By Clodagh Kilcoyne
GALWAY, Ireland (Reuters) – When Irishman Barry Haughian and his Spanish wife Lola watched Ukrainians flee their homes but had no space to help in their house in Madrid, they decided to offer up their second home instead – a 15th century castle in the west of Ireland.
Within a day Haughian was on a plane to Poland, having set up a Facebook account for the first time to offer refuge. Eleven Ukrainians – one group from Dnipro and another from Zaporozhye near Mariupol – returned with him to Ballindooley Castle.
“We were emotional wrecks for probably more than a week. We weren’t sure what we were doing, and just trying to make things better for them,” said Haughian, who is staying in the four storey castle with his wife and two teenage children.
“So now, every week it gets better… You can see the weight coming off their shoulders. We’ve got people dropping in all the time trying to help them. It’s a real ‘céad míle fáilte’ (a hundred thousand welcomes) from the people of Ireland.”
The eleven are among 23,000 Ukrainian refugees who have so far arrived in Ireland. The government expects that number could quadruple – equivalent to two percent of the population – and to soon have to house them in conference centres or sports halls.

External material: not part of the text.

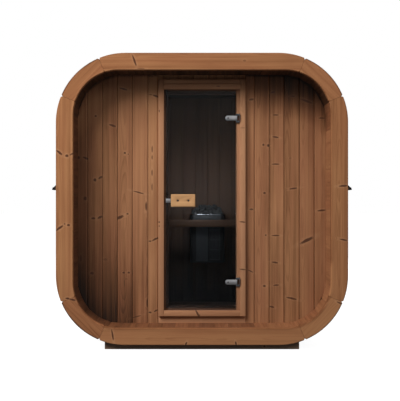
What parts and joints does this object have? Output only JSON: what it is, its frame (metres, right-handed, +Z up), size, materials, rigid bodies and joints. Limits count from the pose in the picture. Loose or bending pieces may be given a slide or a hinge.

A month after their arrival, five of the group have found jobs. Their children are settled in school and play on the half acre estate with local kids, whose families constantly drop in everything from spare fridges, televisions and bags of turf to baskets of fresh eggs for Maria Nazarchuk, the keen baker of the group.
The 20-year-old, who recalls the sound of bombs and rockets before embarking on the three-day journey and 28 hour wait at the Polish border to escape the Russian invasion, is working in a garden centre near the castle.
An accountancy student, she travelled with her mother but left two brothers, a sister and her grandmother behind in the eastern city of Dnipro. She hopes to continue her studies in the National University of Galway in September.
“When we are going to go to another country, I cried because it was very fast. I plan my actions, what I do with friends, with family, with university, and one day I have no plan,” she said.
“Irish people are very friendly, very kind. All the people want to help us. I (am) very happy here. I have a good job, a good home. I never thought that someday I will live in a castle.”